Now there’s a lot of tosh talked about starting with a fact or starting with a question or whatever, because the people who say that don’t understand why those things work (or don’t) but whatever the science behind that (see my other posts all over the damned place!) the point is that your presentation isn’t about you. Frankly it’s borderline that your presentation is even about the audience… it’s about the message – so if your presentation’s opening words are about your theme music, at the time when the audience is paying most attention to you, what does that say to them?
Presenter tip five – use the right interactivity
Active audience’s learn more than passive audiences. Over-active audiences don’t. Got that? Good.
The trick then, is to have the right level of active engagement for your conference presentation. As soon as I say it, it’s obvious right?

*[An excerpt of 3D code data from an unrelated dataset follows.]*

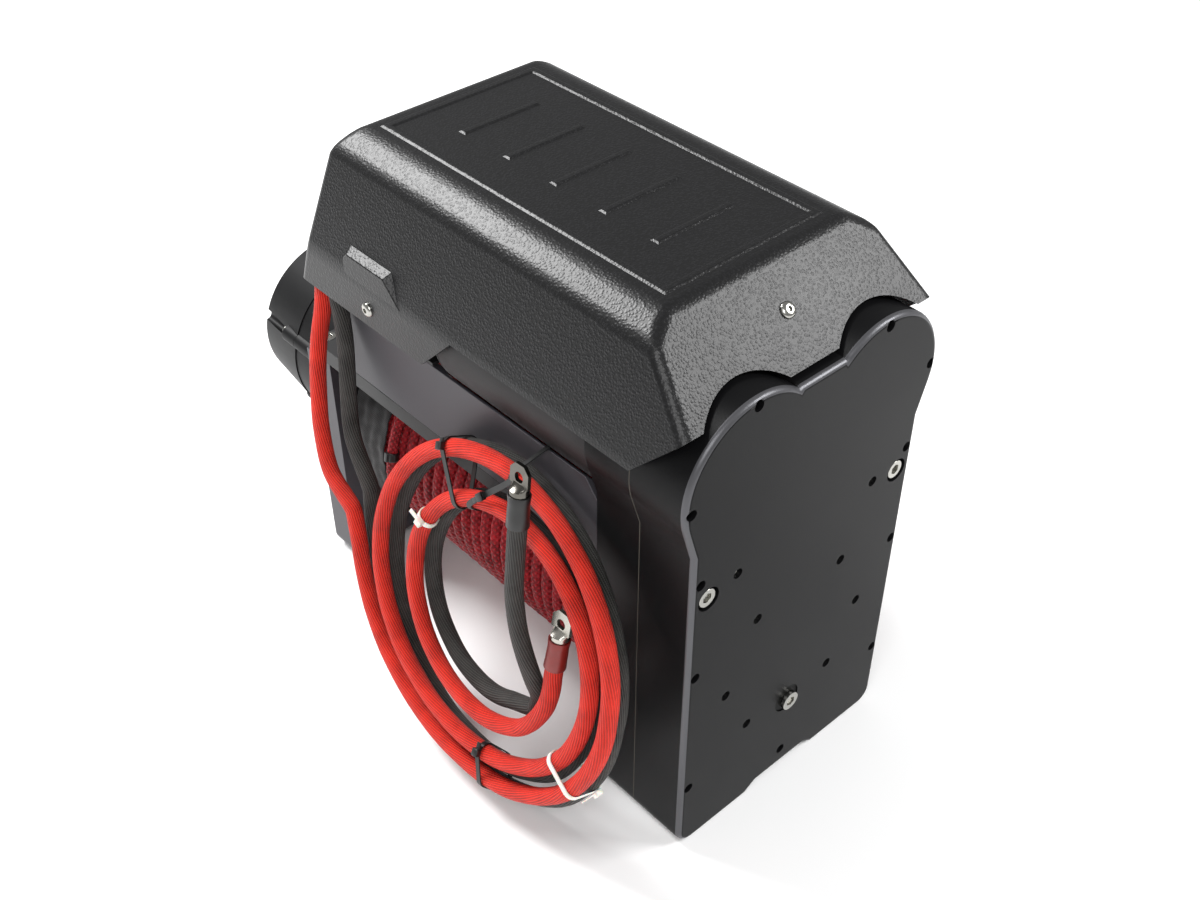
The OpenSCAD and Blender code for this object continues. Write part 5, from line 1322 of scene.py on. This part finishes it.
# The nodes that keep their CAD shape
dress_table = [
    (HUB_FINISH, "brake_shaft"),
    (GASKET, "gear_case_gasket"),
    (ZINC, "hub_bolt"),
    (PLATE_PAINT, "bearing_carrier"),
    (FERRITE, "motor_magnets"),
    (BRASS, "motor_brushes power_terminals drum_bushes"),
    (DRUM_PAINT, "drum"),
    (STEEL, "bearings output_carrier drive_shaft output_gear first_carrier idler_gear"),
    (STEEL, "front_armature rear_armature first_planet_1 first_planet_2 first_planet_3"),
    (STEEL, "second_planet_1 second_planet_2 second_planet_3"),
    (LINING, "brake_discs")]
for material, names in dress_table:
    for node in names.split():
        dress(node, material)


# Floor and light
def make_floor():
    """A plain white floor that runs out past every view."""
    bpy.ops.object.select_all(action="DESELECT")
    bpy.ops.mesh.primitive_plane_add(size=30, location=(0, 0, -0.0005))
    floor = bpy.context.active_object
    floor.name = "studio_floor"
    material, tree, shader, place = start_material("matt_white_floor", "#f4f4f4", 0.9)
    blend_colours(tree, shader, noise(tree, (place, "Object"), 4.0), "#f8f8f8", "#fcfcfc")
    floor.data.materials.append(material)


def make_light(name, place, aim, side, power):
    """A soft square light that faces a point; the power is in watts."""
    data = bpy.data.lights.new(name, "AREA")
    data.shape = "RECTANGLE"
    data.size = data.size_y = side
    data.energy = power
    light = bpy.data.objects.new(name, data)
    light.location = place
    light.rotation_euler = (Vector(aim) - Vector(place)).to_track_quat("-Z", "Y").to_euler()
    bpy.context.scene.collection.objects.link(light)


WORLD_STRENGTH = 0.36
make_floor()
world = bpy.data.worlds.new("studio_world")
bpy.context.scene.world = world
world.use_nodes = True
background = world.node_tree.nodes["Background"]
background.inputs["Color"].default_value = (1, 1, 1, 1)
background.inputs["Strength"].default_value = WORLD_STRENGTH
bpy.context.scene.view_settings.view_transform = "Standard"
# Each softbox stands where a bright face of the photograph mirrors it to the camera
make_light("bevel_softbox", (-1.54, -0.54, 1.97), (0, -0.1, 0.46), 0.85, 74)
make_light("end_softbox", (1.41, 1.41, 1.6), (0.19, 0, 0.44), 0.85, 41)
make_light("camera_softbox", (1.5, -1.7, 2.1), (0.1, 0, 0.1), 1.5, 40)
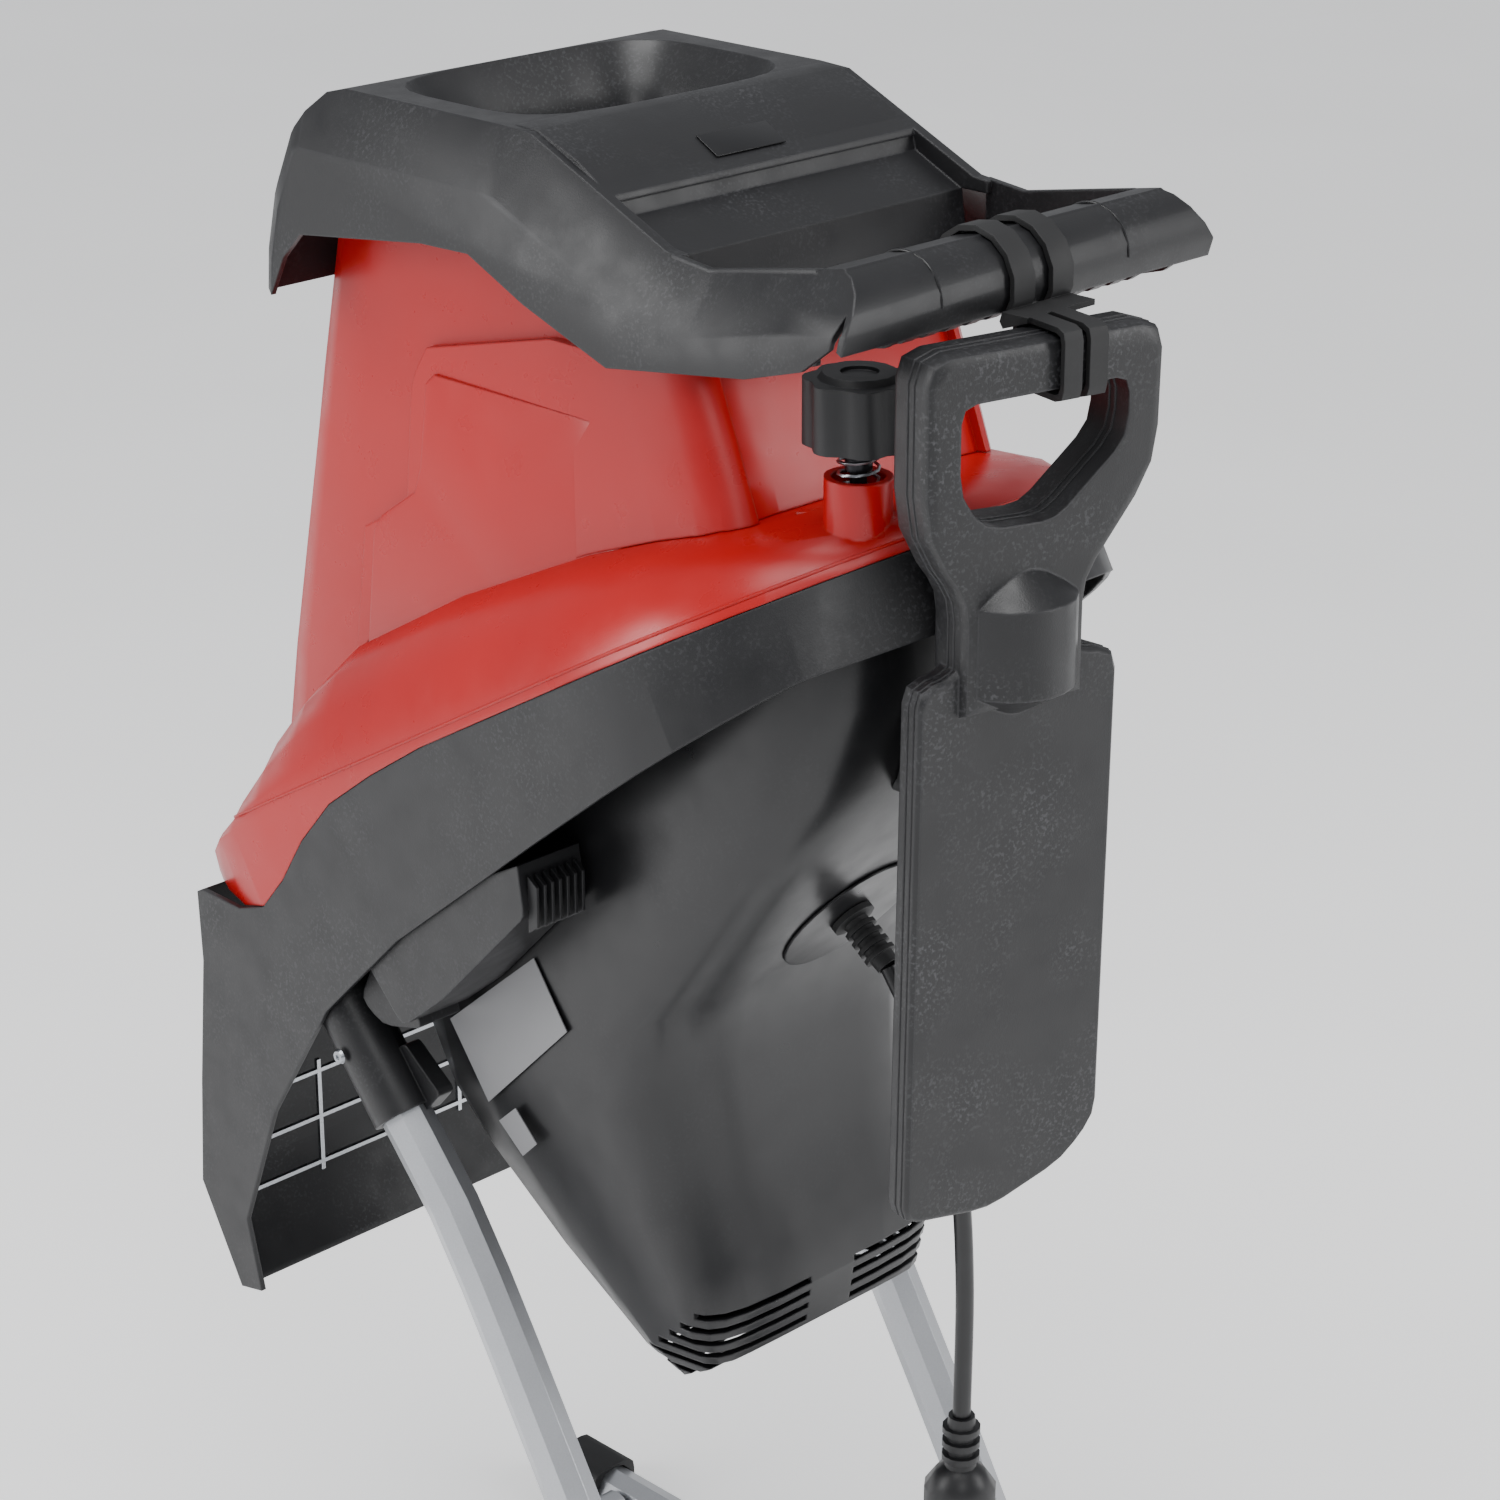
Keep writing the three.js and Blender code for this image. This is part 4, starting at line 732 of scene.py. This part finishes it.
class SHREDDER_OT_stage(Step):
    """Pale floor, soft studio light and the camera"""
    bl_idname = "shredder.stage"
    bl_label = "Stage"

    def execute(self, context):
        scene = context.scene

        def sweep(grown):
            bmesh.ops.create_grid(grown, x_segments=24, y_segments=24, size=6.0)
        mesh = mesh_from("floor", sweep)
        floor = bpy.data.objects.new("floor", mesh)
        scene.collection.objects.link(floor)
        paint, tree, shader, place = start_material("floor_matt_white_paint")
        tone = ramp(tree, noise(tree, place, 400, 2.0), (0.3, linear("#f1f1f1")), (0.7, linear("#f6f6f6")))
        tree.links.new(tone, shader.inputs["Base Color"])
        shader.inputs["Roughness"].default_value = 0.7
        shader.inputs["Emission Color"].default_value = linear("#ffffff")
        shader.inputs["Emission Strength"].default_value = 0.5
        mesh.materials.append(paint)

        world = bpy.data.worlds.new("studio")
        scene.world = world
        world.use_nodes = True
        tree = world.node_tree
        soft = tree.nodes["Background"]
        soft.inputs["Color"].default_value = linear("#f4f6fa")
        soft.inputs["Strength"].default_value = 0.5
        page = add(tree, "ShaderNodeBackground", Color=linear("#fdfdfd"), Strength=1.0)
        seen = add(tree, "ShaderNodeLightPath").outputs["Is Camera Ray"]
        both = add(tree, "ShaderNodeMixShader", i0=seen, i1=soft.outputs[0], i2=page.outputs[0])
        tree.links.new(both.outputs[0], tree.nodes["World Output"].inputs["Surface"])
        lamps = (("overhead", (0.5, 0.3, 2.7), (1.6, 1.2), 42), ("left_soft", (2.3, -1.5, 1.4), (0.9, 1.6), 34),
                 ("right_soft", (-1.5, 2.4, 1.5), (0.8, 1.8), 34), ("front_fill", (1.9, 2.1, 2.2), (0.9, 0.9), 14))
        for name, spot, size, power in lamps:
            data = bpy.data.lights.new(name, "AREA")
            data.shape, data.size, data.size_y, data.energy = "RECTANGLE", size[0], size[1], power
            lamp = bpy.data.objects.new(name, data)
            scene.collection.objects.link(lamp)
            lamp.location = spot
            lamp.rotation_mode = "QUATERNION"
            lamp.rotation_quaternion = (Vector((0, 0, 0.6)) - Vector(spot)).to_track_quat("-Z", "Y")

        azimuth, elevation = math.radians(135.07), math.radians(21.9)
        back = Vector((math.sin(azimuth) * math.cos(elevation), -math.cos(azimuth) * math.cos(elevation),
                       math.sin(elevation)))
        camera = bpy.data.cameras.new("camera")
        camera.lens, camera.sensor_width = scene.shredder_sizes.lens, 36.0
        eye = bpy.data.objects.new("camera", camera)
        scene.collection.objects.link(eye)
        eye.location = (1.22209, 1.25404, 1.32197)
        eye.rotation_mode = "QUATERNION"
        eye.rotation_quaternion = (-back).to_track_quat("-Z", "Y")
        scene.camera = eye
        return {"FINISHED"}


STEPS = (SHREDDER_OT_hopper, SHREDDER_OT_tower, SHREDDER_OT_body, SHREDDER_OT_motor_housing, SHREDDER_OT_stand,
         SHREDDER_OT_wheels, SHREDDER_OT_lock, SHREDDER_OT_pusher, SHREDDER_OT_lead, SHREDDER_OT_cutting_set,
         SHREDDER_OT_stage)


class SHREDDER_PT_panel(bpy.types.Panel):
    """Lists the shredder's steps and settings"""
    bl_idname = "SHREDDER_PT_panel"
    bl_label = "Garden shredder"
    bl_space_type = "VIEW_3D"
    bl_region_type = "UI"
    bl_category = "Shredder"

    def draw(self, context):
        for group in (context.scene.shredder_colours, context.scene.shredder_sizes):
            for key in group.__annotations__:
                self.layout.prop(group, key)
        for step in STEPS:
            self.layout.operator(step.bl_idname)


CLASSES = (ShredderColours, ShredderSizes, *STEPS, SHREDDER_PT_panel)


def register():
    for kind in CLASSES:
        bpy.utils.register_class(kind)
    bpy.types.Scene.shredder_colours = bpy.props.PointerProperty(type=ShredderColours)
    bpy.types.Scene.shredder_sizes = bpy.props.PointerProperty(type=ShredderSizes)


def unregister():
    del bpy.types.Scene.shredder_colours
    del bpy.types.Scene.shredder_sizes
    for kind in reversed(CLASSES):
        bpy.utils.unregister_class(kind)


def main():
    register()
    for step in STEPS:
        getattr(bpy.ops.shredder, step.bl_idname.split(".")[1])()


if __name__ == "__main__":
    main()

- Getting your audience to join in with an exposing activity 30 seconds in when they don’t trust you? Bad. But a similarly exposing activity 20 minutes in, when your audience trusts you and has learned from you? Fine.
- Using the occasional name to prove to your audience that you’ve learned about them and know where they come from? Fine. But using too many names, making anyone not included feel actively excluded? Very bad.

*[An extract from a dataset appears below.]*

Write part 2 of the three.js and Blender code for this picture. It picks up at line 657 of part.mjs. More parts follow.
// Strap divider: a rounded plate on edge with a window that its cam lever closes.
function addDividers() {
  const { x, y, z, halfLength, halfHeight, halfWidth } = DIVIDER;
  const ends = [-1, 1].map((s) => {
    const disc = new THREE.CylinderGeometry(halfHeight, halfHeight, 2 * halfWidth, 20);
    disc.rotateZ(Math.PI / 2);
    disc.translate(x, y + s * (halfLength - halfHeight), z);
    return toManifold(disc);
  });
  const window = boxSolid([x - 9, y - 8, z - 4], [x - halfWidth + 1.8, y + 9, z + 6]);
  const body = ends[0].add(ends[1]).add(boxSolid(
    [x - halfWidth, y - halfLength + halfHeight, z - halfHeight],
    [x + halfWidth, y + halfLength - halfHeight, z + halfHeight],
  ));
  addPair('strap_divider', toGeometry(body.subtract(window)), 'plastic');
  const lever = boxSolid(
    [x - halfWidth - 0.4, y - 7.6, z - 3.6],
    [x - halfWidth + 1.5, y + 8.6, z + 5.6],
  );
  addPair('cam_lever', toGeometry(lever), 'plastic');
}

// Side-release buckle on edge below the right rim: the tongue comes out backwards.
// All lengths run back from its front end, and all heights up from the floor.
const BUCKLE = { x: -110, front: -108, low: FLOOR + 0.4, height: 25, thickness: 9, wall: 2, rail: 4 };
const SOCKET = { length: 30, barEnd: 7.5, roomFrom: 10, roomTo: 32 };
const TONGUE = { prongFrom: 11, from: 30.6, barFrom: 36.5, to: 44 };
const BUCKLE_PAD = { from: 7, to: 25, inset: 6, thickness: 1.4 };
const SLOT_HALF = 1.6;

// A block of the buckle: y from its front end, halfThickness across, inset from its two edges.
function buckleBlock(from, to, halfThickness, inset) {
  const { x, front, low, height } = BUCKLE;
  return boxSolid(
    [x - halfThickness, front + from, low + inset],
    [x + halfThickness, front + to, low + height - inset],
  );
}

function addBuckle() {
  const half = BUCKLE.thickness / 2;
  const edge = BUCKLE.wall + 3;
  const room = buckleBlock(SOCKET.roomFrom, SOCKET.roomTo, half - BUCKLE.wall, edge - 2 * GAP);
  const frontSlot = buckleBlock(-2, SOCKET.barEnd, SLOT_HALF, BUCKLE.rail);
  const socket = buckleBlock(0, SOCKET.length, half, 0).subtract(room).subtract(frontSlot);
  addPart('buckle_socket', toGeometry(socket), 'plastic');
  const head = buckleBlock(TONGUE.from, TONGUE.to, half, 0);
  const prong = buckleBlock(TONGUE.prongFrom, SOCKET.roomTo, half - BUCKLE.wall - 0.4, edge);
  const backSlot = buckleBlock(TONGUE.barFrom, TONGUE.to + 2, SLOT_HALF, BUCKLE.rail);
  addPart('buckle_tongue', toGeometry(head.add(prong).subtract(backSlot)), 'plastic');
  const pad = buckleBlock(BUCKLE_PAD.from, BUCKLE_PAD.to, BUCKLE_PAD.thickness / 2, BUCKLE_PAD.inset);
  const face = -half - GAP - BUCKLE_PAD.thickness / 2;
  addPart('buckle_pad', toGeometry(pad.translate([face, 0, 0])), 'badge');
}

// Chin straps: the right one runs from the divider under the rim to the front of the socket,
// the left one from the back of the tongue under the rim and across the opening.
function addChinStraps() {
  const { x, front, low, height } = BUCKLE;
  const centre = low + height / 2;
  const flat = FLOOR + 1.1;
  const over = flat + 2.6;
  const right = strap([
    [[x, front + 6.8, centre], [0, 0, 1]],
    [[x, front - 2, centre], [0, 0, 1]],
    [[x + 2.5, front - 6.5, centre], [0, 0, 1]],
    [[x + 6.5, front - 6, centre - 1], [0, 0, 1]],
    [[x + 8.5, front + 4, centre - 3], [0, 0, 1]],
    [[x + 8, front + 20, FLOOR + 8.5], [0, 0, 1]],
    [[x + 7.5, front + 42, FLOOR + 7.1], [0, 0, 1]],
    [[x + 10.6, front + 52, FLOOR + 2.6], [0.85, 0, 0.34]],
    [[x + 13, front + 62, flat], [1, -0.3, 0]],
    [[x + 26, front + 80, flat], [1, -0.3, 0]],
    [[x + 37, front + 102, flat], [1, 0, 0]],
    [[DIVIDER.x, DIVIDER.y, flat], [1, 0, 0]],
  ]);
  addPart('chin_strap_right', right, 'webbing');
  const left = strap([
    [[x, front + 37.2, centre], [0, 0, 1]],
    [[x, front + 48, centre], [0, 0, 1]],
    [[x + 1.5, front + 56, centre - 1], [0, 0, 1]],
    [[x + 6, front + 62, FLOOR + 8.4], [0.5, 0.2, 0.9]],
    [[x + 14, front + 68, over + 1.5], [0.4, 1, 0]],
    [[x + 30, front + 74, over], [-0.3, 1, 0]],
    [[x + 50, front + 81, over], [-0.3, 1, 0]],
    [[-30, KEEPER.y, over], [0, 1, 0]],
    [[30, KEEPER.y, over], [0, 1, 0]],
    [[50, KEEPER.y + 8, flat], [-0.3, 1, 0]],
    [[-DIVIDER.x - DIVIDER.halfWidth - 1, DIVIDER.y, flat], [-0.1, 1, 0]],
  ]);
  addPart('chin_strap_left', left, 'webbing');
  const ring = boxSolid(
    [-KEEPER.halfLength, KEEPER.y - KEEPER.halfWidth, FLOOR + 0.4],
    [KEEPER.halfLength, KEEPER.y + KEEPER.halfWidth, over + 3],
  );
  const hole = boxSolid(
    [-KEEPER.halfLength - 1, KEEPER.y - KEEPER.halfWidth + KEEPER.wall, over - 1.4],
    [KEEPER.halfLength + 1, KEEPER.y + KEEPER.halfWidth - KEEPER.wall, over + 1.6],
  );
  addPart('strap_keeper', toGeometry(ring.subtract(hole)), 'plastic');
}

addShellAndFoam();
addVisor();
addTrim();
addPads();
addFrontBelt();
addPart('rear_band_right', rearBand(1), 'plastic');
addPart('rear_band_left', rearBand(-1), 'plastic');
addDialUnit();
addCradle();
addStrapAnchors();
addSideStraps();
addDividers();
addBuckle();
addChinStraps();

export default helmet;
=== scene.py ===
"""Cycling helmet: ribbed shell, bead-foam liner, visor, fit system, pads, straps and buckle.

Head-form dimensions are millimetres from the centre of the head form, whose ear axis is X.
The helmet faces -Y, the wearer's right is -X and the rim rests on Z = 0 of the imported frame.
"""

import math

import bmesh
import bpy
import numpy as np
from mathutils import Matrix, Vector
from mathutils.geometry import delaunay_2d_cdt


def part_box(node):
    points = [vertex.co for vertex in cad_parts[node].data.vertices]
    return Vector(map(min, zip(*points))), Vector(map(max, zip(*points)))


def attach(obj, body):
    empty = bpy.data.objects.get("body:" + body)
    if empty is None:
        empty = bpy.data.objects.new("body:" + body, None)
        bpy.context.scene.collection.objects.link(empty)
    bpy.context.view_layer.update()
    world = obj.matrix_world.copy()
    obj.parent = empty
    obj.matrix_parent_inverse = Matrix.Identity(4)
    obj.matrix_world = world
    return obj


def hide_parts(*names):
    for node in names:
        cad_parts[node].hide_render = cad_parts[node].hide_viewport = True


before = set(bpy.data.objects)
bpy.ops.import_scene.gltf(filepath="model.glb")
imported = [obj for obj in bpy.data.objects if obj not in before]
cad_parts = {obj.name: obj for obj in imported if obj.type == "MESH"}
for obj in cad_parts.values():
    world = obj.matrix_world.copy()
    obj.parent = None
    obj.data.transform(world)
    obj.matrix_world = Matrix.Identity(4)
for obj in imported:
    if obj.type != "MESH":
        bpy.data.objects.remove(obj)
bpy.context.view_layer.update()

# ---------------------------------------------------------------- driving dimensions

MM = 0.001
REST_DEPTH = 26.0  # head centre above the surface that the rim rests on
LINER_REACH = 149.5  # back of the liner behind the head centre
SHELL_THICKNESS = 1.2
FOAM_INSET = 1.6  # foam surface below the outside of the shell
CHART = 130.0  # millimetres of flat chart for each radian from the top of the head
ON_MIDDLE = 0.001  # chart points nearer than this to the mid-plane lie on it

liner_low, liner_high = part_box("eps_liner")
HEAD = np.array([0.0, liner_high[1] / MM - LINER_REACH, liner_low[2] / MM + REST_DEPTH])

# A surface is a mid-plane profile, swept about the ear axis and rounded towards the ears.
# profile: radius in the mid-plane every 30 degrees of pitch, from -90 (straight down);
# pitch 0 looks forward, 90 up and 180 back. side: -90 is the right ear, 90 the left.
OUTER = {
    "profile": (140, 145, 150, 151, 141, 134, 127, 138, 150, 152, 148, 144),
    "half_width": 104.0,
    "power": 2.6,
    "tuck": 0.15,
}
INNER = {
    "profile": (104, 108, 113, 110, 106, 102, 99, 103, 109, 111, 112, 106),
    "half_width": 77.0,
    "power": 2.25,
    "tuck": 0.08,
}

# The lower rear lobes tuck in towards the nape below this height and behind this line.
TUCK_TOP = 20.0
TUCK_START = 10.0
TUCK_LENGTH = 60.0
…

- Saying “here’s a carefully defined and structured exercise”? Great! But saying “just do it”? Worse than bad from an audience’s learning perspective.
Common sense isn’t common amongst presenters, I know, but Common Sense is the rule here. Judge things from the presentation audience’s perspective.
Unfortunately, to make things more complicated, it’s not just about how much the audience trusts you – it’s also about how much they trust the event. Anyone who’s remotely private, shy or introverted is going to have a problem with an instruction from the stage “Tell the person next to you your big plan for world domination”. That’s particularly true if you have them standing up and it’s at the start of your presentation… but Chris Ducker pulls it off well because of things like:
- being at the end of the event, when people are more trusting because they’ve been with the same people all day
- being patently trustworthy himself by dint of his reputation (or to put it another way “what people say about him when he’s not there” 🙂 )
- being accessible during the whole event so that he’s not a stranger when he steps on stage.
As a personal example of the last point, Chris and I spoke very(!) briefly at a party the day before Atomicon, when he mentioned that he’d seen a facebook post I’d made, joking having to leave early and we chatted about it. By doing that, he made it much easier for both me and everyone in the group of people around me at the time, to participate in what could otherwise have been inappropriate/counter-productive audience participation. Why? Because he’d already warmed us up. That’s presenter experience!
I don’t think much of this is rocket science… but it’s the kind of thing that changes an “okay” conference presentation into an “effective” conference presentation… it’s the difference between the audience thinking you were okay, and the audience acting on what you tell ’em!